The collection also reminds me of the StyleLikeU interview with Natalia Kills. Because I don't dye my hair wild colours or really wear a lot of makeup, I make up for it with a colourful wardrobe. In contrast, Natalia Kills wears outfits in black with effortless chic, but is still able to bring depth to each outfits. Her wardrobe is a composite of markets purchases, vintage fashion house treasures and pieces from around the world. What struck me as being particularly Kills-esque aside from the use of black were the black skirts supported with suspenders over a simple white shirt and broad brimmed hats. The artist prefers to wear her suspenders backwards, creating something eye-catching across the bust, something which I think is creative and also subtly erotic.
It's hard to explain why the collection resonates with me, but it probably has something to do with me secretly being a teenage fangirl despite being a boring 20 year old science student who still lives at home with her parents. If I was sixteen, and still in high school doing sewing subjects I probably would have devoted large portions of my sketch books and final project to grids, rigid lines and body harnesses. It's just really satisfying to copy something ordinary like a children's blank math book and elevate it to something as heady and dynamic as fashion and artistic expression. The collection is at times, restrained at a superficial level looking at texture, material and colour but I think the boxy silhouettes and leather culotte more than make up for this. Also there is the weird sandals guaranteed to make a generation of old people cringe and vomit on sight.
Even with this huge obsession with black lines on a white background I have been unable to find my dream piece which satisfies all criteria. You seriously underestimate how sad this makes me guys, I found a sheer shirt in this print last week and it looked really bad when I wore it. Then to top it all off the sales assistant hounded me asking me why I didn't like it and tried to offer me ~styling tipz~ (that really pissed me off). So I'm still kind of heartbroken about that and I am hoping that with so many gorgeous pieces focusing on this simple idea that the lovely people of Piece d'Anarchive have what I'm looking for. Ignoring that I may never get to see all these pieces gathered together in the same room I am kind of hopeful that I will own the check piece of my dreams before the fashion world moves on to The Next Big Thing.
The inclusion of male models was not a cheap gimmick (a common trap for other emerging fashion labels) but rather a slick way of emphasising how the slouchy and boxy structure ties together with the prints. I don't really care for the weird bike shorts they had to wear, or the cheap/douchy-looking baseball hats but the inclusion of men does emphasise grid patterns in monochome as gender neutral territory.
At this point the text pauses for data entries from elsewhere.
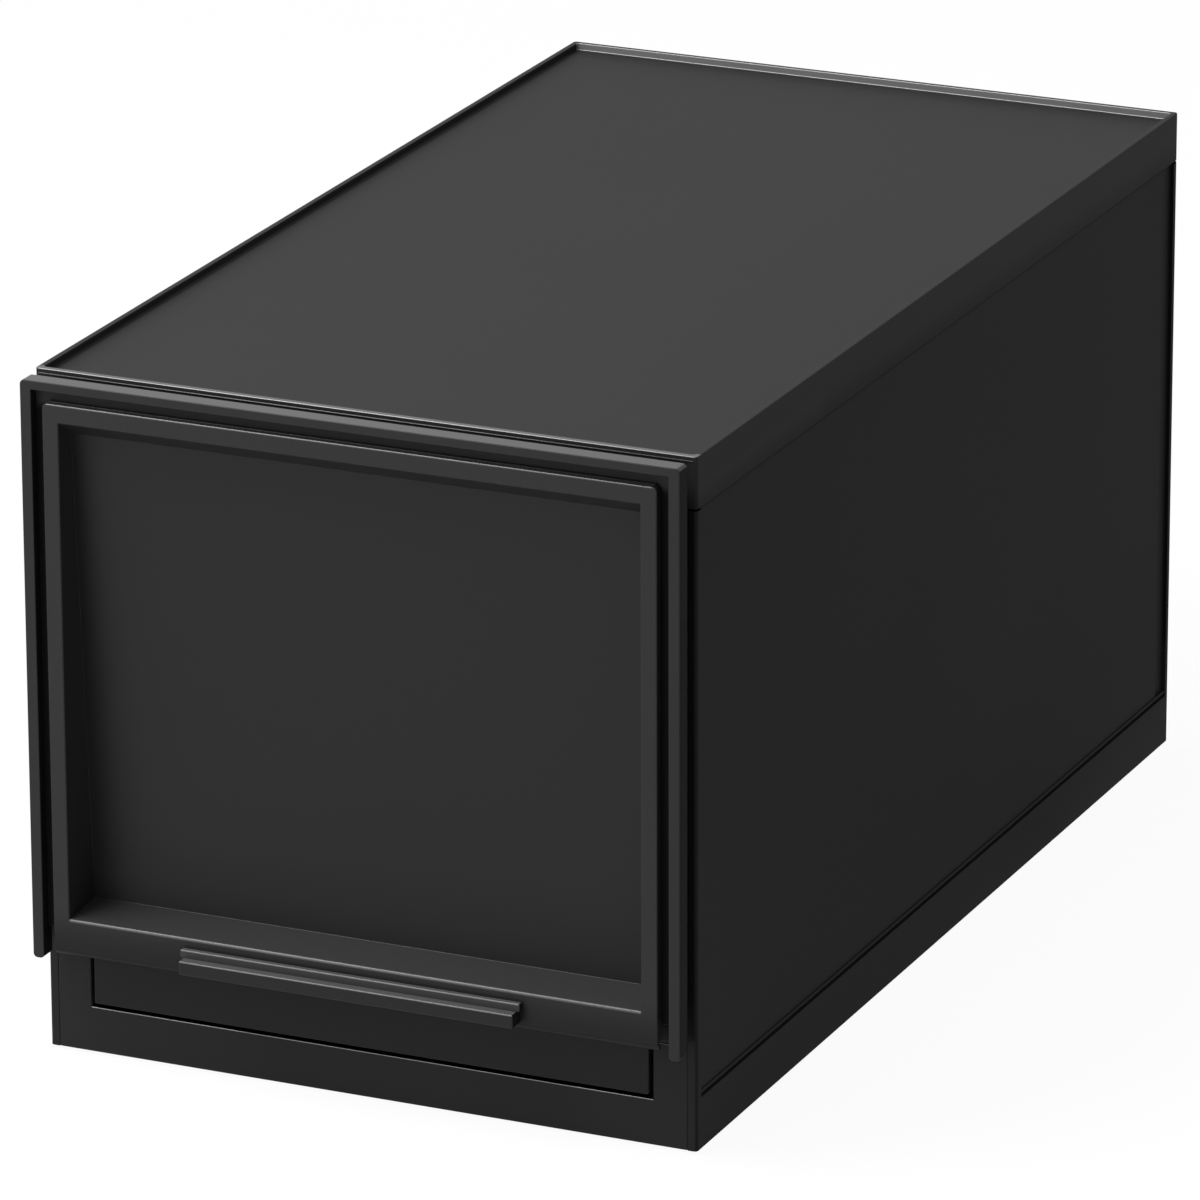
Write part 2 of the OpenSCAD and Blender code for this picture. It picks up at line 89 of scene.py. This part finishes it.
class Wire:
    def __init__(self, recipe, socket):
        self.recipe = recipe
        self.socket = socket

    def maths(self, operation, first, second):
        return self.recipe.node("Math", {"operation": operation}, {0: first, 1: second})

    def __add__(self, other):
        return self.maths("ADD", self, other)

    def __radd__(self, other):
        return self.maths("ADD", other, self)

    def __sub__(self, other):
        return self.maths("SUBTRACT", self, other)

    def __rsub__(self, other):
        return self.maths("SUBTRACT", other, self)

    def __mul__(self, other):
        return self.maths("MULTIPLY", self, other)

    def __rmul__(self, other):
        return self.maths("MULTIPLY", other, self)


class Recipe:
    def __init__(self, tree):
        self.tree = tree

    def node(self, kind, settings={}, sockets={}, output=0):
        made = self.tree.nodes.new("ShaderNode" + kind)
        for name, value in settings.items():
            setattr(made, name, value)
        for name, value in sockets.items():
            self.join(made.inputs[name], value)
        return Wire(self, made.outputs[output])

    def join(self, socket, value):
        if isinstance(value, Wire):
            self.tree.links.new(value.socket, socket)
        else:
            socket.default_value = value


def charcoal(tone):
    level = ((tone / 255 + 0.055) / 1.055) ** 2.4  # the tone is as a photograph shows it, 0 to 255
    return (level, level, level * 1.01, 1)


mould = dict(  # what all the plastics have in common
    cloudScale=9, cloudDetail=3, mottle=0.05,
    pitDetail=2, waveDetail=1, waveSize=4, waveShare=0.7,  # the waves' size is in pits
    depth=0.05 * mm,
)


def mouldedPlastic(name, tone, rough, gloss, grain, grainSize=0.35, cloudy=0.05, paintedShading=None, coat=0.0):
    material = bpy.data.materials.new(name)
    material.use_nodes = True
    recipe = Recipe(material.node_tree)
    shader = material.node_tree.nodes["Principled BSDF"]
    place = recipe.node("TexCoord", output="Object")

    def noise(scale, detail):
        return recipe.node("TexNoise", {}, {"Vector": place, "Scale": scale, "Detail": detail}, "Fac")

    def blend(factor, first, second):
        return recipe.node("Mix", {"data_type": "RGBA"}, {0: factor, 6: first, 7: second}, 2)

    cloud = noise(mould["cloudScale"], mould["cloudDetail"])
    pits = noise(1 / (grainSize * mm), mould["pitDetail"])
    waves = noise(1 / (grainSize * mm * mould["waveSize"]), mould["waveDetail"])
    colour = blend(cloud, charcoal(tone * (1 - mould["mottle"])), charcoal(tone * (1 + mould["mottle"])))
    if paintedShading:  # painted shade, and in some finishes painted light: another tone past a height
        height = recipe.node("SeparateXYZ", {}, {"Vector": place}, "Z")
        high = recipe.node(
            "MapRange", {"interpolation_type": "SMOOTHSTEP"},
            {"Value": height, "From Min": paintedShading["dark"], "From Max": paintedShading["clear"]}
        )
        colour = blend(high, charcoal(paintedShading["tone"]), colour)
    relief = pits + waves * mould["waveShare"]
    bump = recipe.node("Bump", {}, {"Strength": grain, "Distance": mould["depth"], "Height": relief})
    recipe.join(shader.inputs["Base Color"], colour)
    recipe.join(shader.inputs["Roughness"], rough + (cloud - 0.5) * cloudy)
    recipe.join(shader.inputs["Normal"], bump)
    recipe.join(shader.inputs["Specular IOR Level"], gloss)
    recipe.join(shader.inputs["Coat Weight"], coat)
    return material


coverLow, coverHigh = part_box("top_cover")
frameLow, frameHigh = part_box("front_panel")
bezelLow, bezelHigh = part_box("drawer_bezel")
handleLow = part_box("pull_handle")[0]
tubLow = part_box("drawer_tub")[0]
skirtFoot = coverLow[2]
frameFoot = frameLow[2]
frameTop = frameHigh[2]
flangeFoot = bezelLow[2]

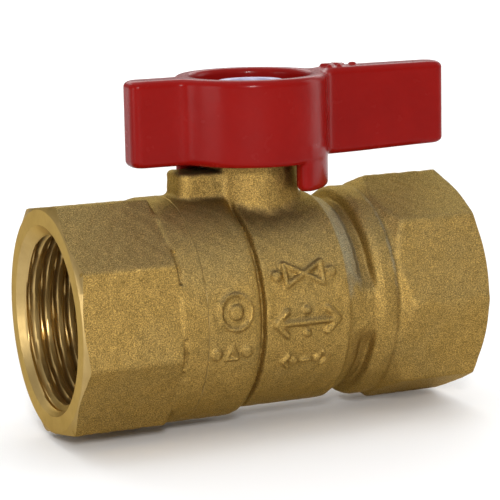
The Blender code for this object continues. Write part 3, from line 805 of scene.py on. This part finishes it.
def srgb(red, green, blue):
    """Linear colour from 0-255 screen values."""
    def line(value):
        value = value / 255
        return value / 12.92 if value <= 0.04045 else ((value + 0.055) / 1.055) ** 2.4
    return line(red), line(green), line(blue)


def forged_brass():
    """Shot-blasted forging: matt golden skin with fine grain, uneven tarnishing and painted sheen.
    """
    make = Nodes("forged_brass_skin")
    cloud = make.noise(110, 4, 0.6)
    mottle = make.noise(600, 4, 0.6)
    grain = make.noise(6500, 3, 0.7)
    gold = make.ramp(mottle, (0.35, (0.262, 0.170, 0.050)), (0.65, (0.308, 0.200, 0.061)))
    tarnish_and_sheen = make.mix(make.range(cloud, 0.45, 0.65, 0.0, 0.3), gold, (0.235, 0.172, 0.070))
    geometry = make.add("ShaderNodeNewGeometry")
    split = make.add("ShaderNodeSeparateXYZ")
    make.link(geometry.outputs["Normal"], split.inputs["Vector"])
    # Painted sheen: the more a face turns upward, the more it is mixed towards pale grey, a painted
    # reflection of the bright sky.
    painted_top_sheen = make.range(split.outputs["Z"], 0.25, 0.95, 0.0, 0.6)
    tarnish_and_sheen = make.mix(painted_top_sheen, tarnish_and_sheen, (0.185, 0.158, 0.088))
    where = make.add("ShaderNodeSeparateXYZ")
    make.link(make.place(), where.inputs["Vector"])
    # Painted reflection: faces turned towards +x and upward, past the band's start, are mixed
    # towards pale grey, standing in for the white surroundings they reflect.
    painted_band_sheen = make.range(split.outputs["X"], 0.12, 0.4, 0.0, 0.75)
    painted_band_sheen = make.maths("MULTIPLY", painted_band_sheen, make.range(split.outputs["Z"], 0.05, 0.4, 0.0, 1.0))
    beyond = make.range(where.outputs["X"], (BAND_X - 0.4) * MM, BAND_X * MM, 0.0, 1.0)
    painted_band_sheen = make.maths("MULTIPLY", painted_band_sheen, beyond)
    tarnish_and_sheen = make.mix(painted_band_sheen, tarnish_and_sheen, (0.33, 0.31, 0.225))
    speckle = make.ramp(grain, (0.36, (0.50, 0.47, 0.38)), (0.5, (0.95, 0.94, 0.91)),
                        (0.64, (1.85, 1.76, 1.48)))
    colour = make.mix(1.0, tarnish_and_sheen, speckle, "MULTIPLY")
    rough = make.range(grain, 0.38, 0.62, 0.50, 0.34)
    normal = make.bump(grain, 0.00010, 0.85)
    normal = make.bump(mottle, 0.00012, 0.3, normal)
    make.set(Metallic=0.92, IOR=1.5, Specular_Tint=(0.72, 0.6, 0.38, 1))
    make.drive(Base_Color=colour, Roughness=rough, Normal=normal)
    return make.material


def machined_brass():
    """Turned brass: brighter, smoother, with fine tool lines."""
    make = Nodes("turned_brass")
    cloud = make.noise(200, 4, 0.6)
    lines = make.noise(900, 3, 0.5, (6.0, 1.0, 1.0))
    colour = make.ramp(cloud, (0.3, (0.37, 0.255, 0.098)), (0.7, (0.45, 0.315, 0.125)))
    stains = make.noise(500, 4, 0.6)
    colour = make.mix(make.range(stains, 0.5, 0.8, 0.0, 0.2), colour, (0.25, 0.165, 0.06))
    rough = make.range(make.noise(500, 3, 0.6), 0.3, 0.7, 0.32, 0.4)
    make.set(Metallic=1.0, Specular_Tint=(0.72, 0.6, 0.38, 1))
    make.drive(Base_Color=colour, Roughness=rough, Normal=make.bump(lines, 0.00003, 0.5))
    return make.material


def handle_paint():
    """Glossy red enamel over a die casting, with a slight orange peel."""
    make = Nodes("red_enamel")
    cloud = make.noise(120, 4, 0.6)
    colour = make.ramp(cloud, (0.3, (0.182, 0.003, 0.002)), (0.7, (0.214, 0.004, 0.0026)))
    wear = make.mix(make.noise(1500, 3, 0.6), (0.24, 0.009, 0.006), (0.29, 0.018, 0.013))
    colour = make.mix(make.edges(0.58, 0.68), colour, wear)
    peel = make.noise(900, 2, 0.5)
    rough = make.range(make.noise(500, 3, 0.5), 0.3, 0.7, 0.2, 0.28)
    make.set(Coat_Weight=0.03, Coat_Roughness=0.03, IOR=1.18)
    make.drive(Base_Color=colour, Roughness=rough, Normal=make.bump(peel, 0.00006, 0.5))
    return make.material


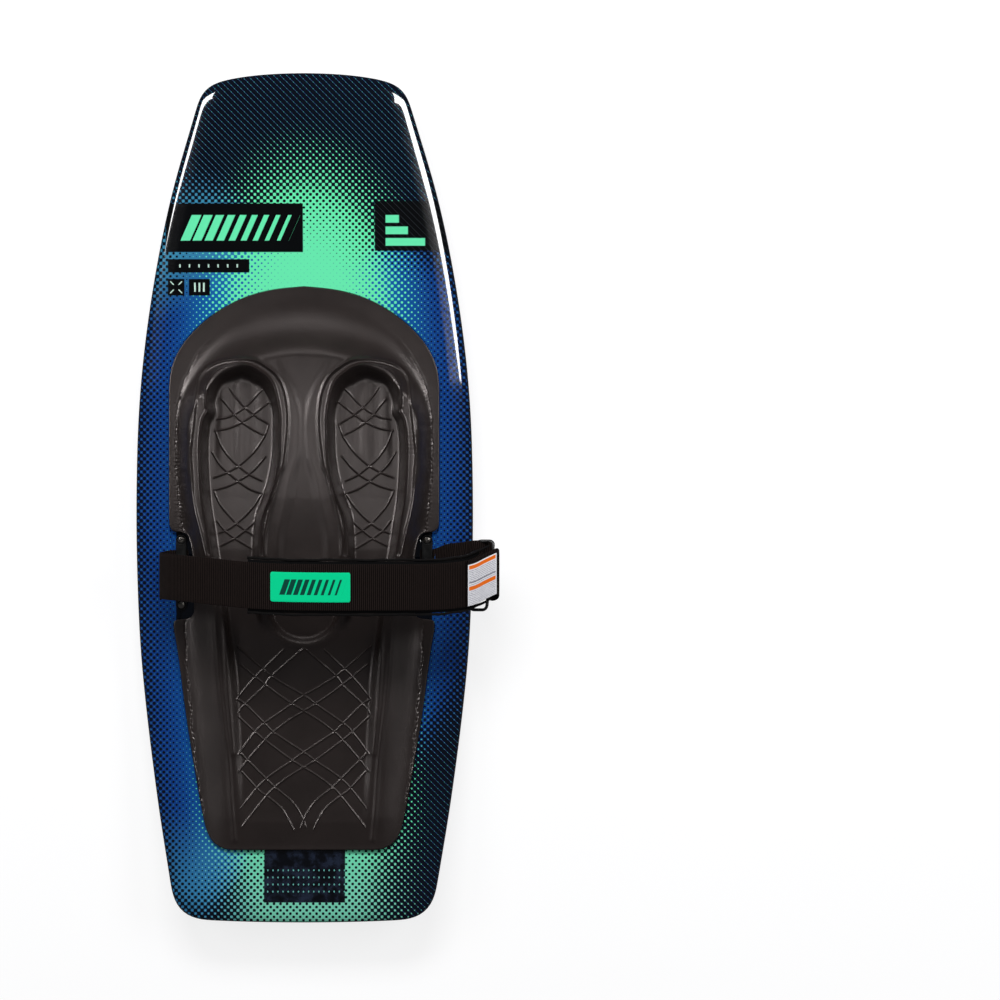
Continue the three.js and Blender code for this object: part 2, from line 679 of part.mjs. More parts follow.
add('strap_webbing', archLayer([0, ARCH_STEPS], WEBBING_WIDTH, -HALF_WEBBING, WEBBING_THICKNESS), 'webbing');
add('strap_fold', foldAround(ARCH_LOOP, 188, 372), 'webbing');
add('strap_padding', archLayer(PADDING_STEPS, PADDING_WIDTH, PADDING_LOW, PADDING_THICKNESS), 'neoprene');
add('padding_binding_front', binding(1), 'neoprene');
add('padding_binding_rear', binding(-1), 'neoprene');
add('strap_patch', archLayer(PATCH_STEPS, PATCH_WIDTH, PATCH_LOW, TAPE_THICKNESS), 'patch');
add('loop_tape', archLayer(TAIL_STEPS, TAPE_WIDTH, LOOP_LOW, TAPE_THICKNESS), 'tape');
add('hook_tape', archLayer(TAIL_STEPS, TAPE_WIDTH, HOOK_LOW, TAPE_THICKNESS), 'tape');
add('strap_tail', archLayer(TAIL_STEPS, WEBBING_WIDTH, TAIL_LOW, WEBBING_THICKNESS), 'webbing');
add('care_tag', archLayer(TAIL_STEPS, TAG_WIDTH, TAG_LOW, TAG_THICKNESS), 'tag');
add('return_strap', tether(), 'webbing');
add('return_strap_loop', foldAround(RETURN_LOOP, -160, 160), 'webbing');
add('strap_ring', ring(), 'nylon');

export default kneeboard;
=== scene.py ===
"""Kneeboard with a moulded foam knee pad and a padded leg strap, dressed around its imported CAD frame.

+Y runs to the nose, +X to the rider's right and +Z up out of the deck. Lengths in the
functions below are millimetres, and every mesh is written in metres.
"""

import math

import bmesh
import bpy
import numpy as np
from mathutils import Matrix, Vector
from mathutils.geometry import delaunay_2d_cdt
from mathutils.kdtree import KDTree


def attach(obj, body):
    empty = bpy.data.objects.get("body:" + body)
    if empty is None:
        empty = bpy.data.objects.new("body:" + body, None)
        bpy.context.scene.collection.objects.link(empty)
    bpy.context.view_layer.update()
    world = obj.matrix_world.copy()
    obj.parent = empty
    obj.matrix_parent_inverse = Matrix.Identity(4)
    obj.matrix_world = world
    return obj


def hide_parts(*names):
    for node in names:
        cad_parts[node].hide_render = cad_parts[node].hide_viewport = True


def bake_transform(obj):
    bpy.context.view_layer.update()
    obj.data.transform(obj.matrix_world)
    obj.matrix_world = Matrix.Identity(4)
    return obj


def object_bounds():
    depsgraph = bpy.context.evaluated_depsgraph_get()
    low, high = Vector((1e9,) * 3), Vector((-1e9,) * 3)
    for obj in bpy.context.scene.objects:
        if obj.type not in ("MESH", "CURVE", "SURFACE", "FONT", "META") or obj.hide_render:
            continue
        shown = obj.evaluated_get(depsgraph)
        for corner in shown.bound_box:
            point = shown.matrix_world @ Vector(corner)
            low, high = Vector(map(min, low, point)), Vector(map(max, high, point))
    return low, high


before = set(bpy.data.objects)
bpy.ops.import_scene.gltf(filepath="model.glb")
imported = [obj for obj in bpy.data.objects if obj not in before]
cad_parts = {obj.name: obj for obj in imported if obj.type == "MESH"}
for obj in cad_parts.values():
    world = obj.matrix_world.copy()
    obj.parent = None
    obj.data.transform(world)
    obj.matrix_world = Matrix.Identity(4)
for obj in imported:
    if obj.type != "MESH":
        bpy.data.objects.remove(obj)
cad_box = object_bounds()

MM = 0.001

# ---- driving dimensions, as in the CAD model ----

HALF_LENGTH = 665
THICKNESS = 48.4
NOSE_ROCKER = 58
TAIL_ROCKER = 48
FLAT_HALF_LENGTH = 175
NOSE_THINNING = 16
TAIL_THINNING = 14
CHANNEL_DEPTH = 5.4
PARTING_SHARE = 0.42
SKIN = 2.6

RECESS_DEPTH = 2.5
RECESS_CLEARANCE = 0.8
PAD_BOTTOM = 2.1

ANCHOR_X = 193
ANCHOR_Y = -117
SCREW_SPACING = 102
PLATE_WIDTH = 17
PLATE_BOTTOM = 40.8
PLATE_TOP = 45.8
HEAD_SEAT = 44.1
WASHER_RADIUS = 6.6
RIM_RADIUS = 7.4
PLATE_HOLE_RADIUS = 3.3
DECK_HOLE_RADIUS = 3.4

WEBBING_WIDTH = 72
WEBBING_THICKNESS = 2
RING_Y = -121
RING_LENGTH = 108
RING_SKEW = math.radians(6)
TETHER_BAR = (266, 76)
STRAP_BAR = (292, 88)
ARCH_LOOP = {"x": 293, "y": -113, "z": 89, "radius": 13}
ARCH_SAG = 12
# The arch's loop runs from the first to the last of these angles, and the tail peels from the middle one.
LOOP_START = 192
LOOP_SPLIT = 280
LOOP_END = 395
LOOP_SAG_SPAN = 190

# ---- camera ----

CAMERA_DISTANCE = 8.0
VIEW_WIDTH = 1.565
VIEW_CENTRE = (0.3075, -0.0031, 0.07)
SENSOR_WIDTH = 36.0
CAMERA_REACH = 100


def make_camera():
    data = bpy.data.cameras.new("camera")
    data.sensor_width = SENSOR_WIDTH
    data.lens = SENSOR_WIDTH * CAMERA_DISTANCE / VIEW_WIDTH
    data.clip_end = CAMERA_REACH
    camera = bpy.data.objects.new("camera", data)
    x, y, z = VIEW_CENTRE
    camera.location = (x, y, z + CAMERA_DISTANCE)
    bpy.context.scene.collection.objects.link(camera)
    bpy.context.scene.camera = camera


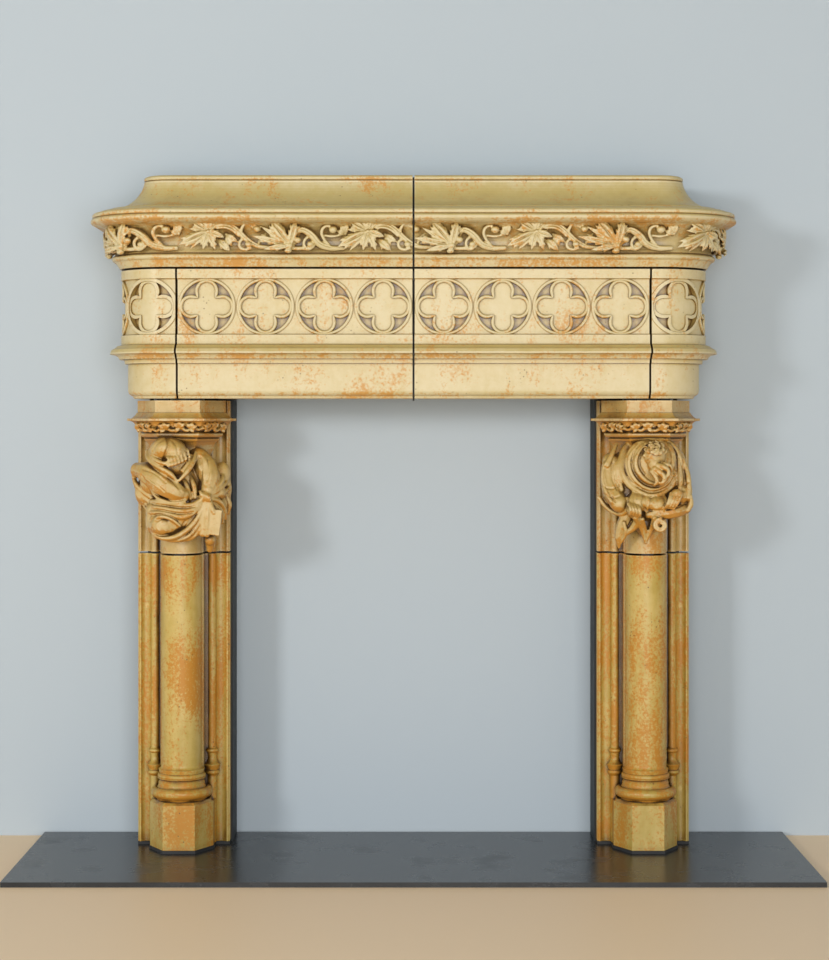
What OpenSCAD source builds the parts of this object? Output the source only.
// Gothic chimneypiece of hollow glazed stoneware blocks, standing on a steel hearth plate
// and held by a steel frame behind the blocks. Millimetres, +Z up, front towards -Y,
// origin under the middle of the hearth plate.

/* [Hearth plate] */
// Width of the steel hearth plate
plate_w = 1600; // [1400:1:2000]
// Depth of the hearth plate, from the wall to its front edge
plate_d = 500; // [460:1:700]
// Thickness of the hearth plate
plate_t = 10; // [6:0.5:20]
// Thickness of the pad under each jamb
pad_t = 6; // [3:0.5:12]

/* [Jambs] */
// Distance from the middle to each column's axis
jamb_x = 484; // [470:1:496]
// Width of the moulded wing behind the column
jamb_w = 193; // [184:1:204]
// Distance of the column's axis in front of the wall
column_from_wall = 174; // [170:1:180]
// Distance of the jamb's flat back in front of the wall, which is the depth of the posts
jamb_back_from_wall = 100; // [94:1:104]
// Thickness of the wing in front of that back
wing_t = 32; // [28:1:36]
// Diameter of the main column
column_d = 84; // [76:1:90]
// Diameter of each colonnette
colonnette_d = 17; // [13:0.5:19]
// Distance of each colonnette from the column's axis
colonnette_x = 60; // [57:0.5:64]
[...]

As someone who considers herself familiar with iconic prints of the fashion world I cannot stress enough that it is rare to find something suitable for both boys and girls. The designers had this in mind too, creating matching kilts and androgynous shorts that ooze street style cool. I dream of finding similar pieces in foreign markets for up and coming designers, or at secret sample sales for boutique Melbourne stores.
The future of fashion is being redefined as we speak by the clean lines and refreshingly minimalist approach of brands like Alexander Wang and Stella McCartney but also by their lesser known counterparts working behind the scenes. In recent years there have been several changes in the process of clothing design- digital printing, the glorification of neoprene being amongst my personal favorites but the blurring of gender roles has really taken off, and about time too. In women's fashion it was common practice to appropriate aspects of masculine tailoring to create jaunty and wide shoulders of jackets, as well as androgynous wide-legged trousers but I've really enjoyed men wearing kilts with shiny new Dr Martens boots. It's dashing, politically modern and upsetting to little old ladies with a devil may care attitude. I like to indulge in shock value when it comes to my own aesthetic and personal style, so I look for that same playful attitude when searching for new designers to drool over.
That pretty much sums it up- I am a simple creature with simple pleasures who can be easily won over with black lipstick and shiny new Dr Martens boots in a photo shoot. I normally don't venture into such safe territory when it comes to clothes, I've been trawling over Etsy and eBay late at night for vintage Moschino and Versace Versus but the use of grid prints has me in some sort of Pepe Le Pew trance following the scent of unusual threads. Those crazy printed pieces need a more muted companion in the imaginary outfits I compose in my mind, because I am too poor in real life to afford them anyway. Also it's good to appreciate something very different to what you normally like, so you feel reinvigorated and can appreciate the stuff you do like in a different way.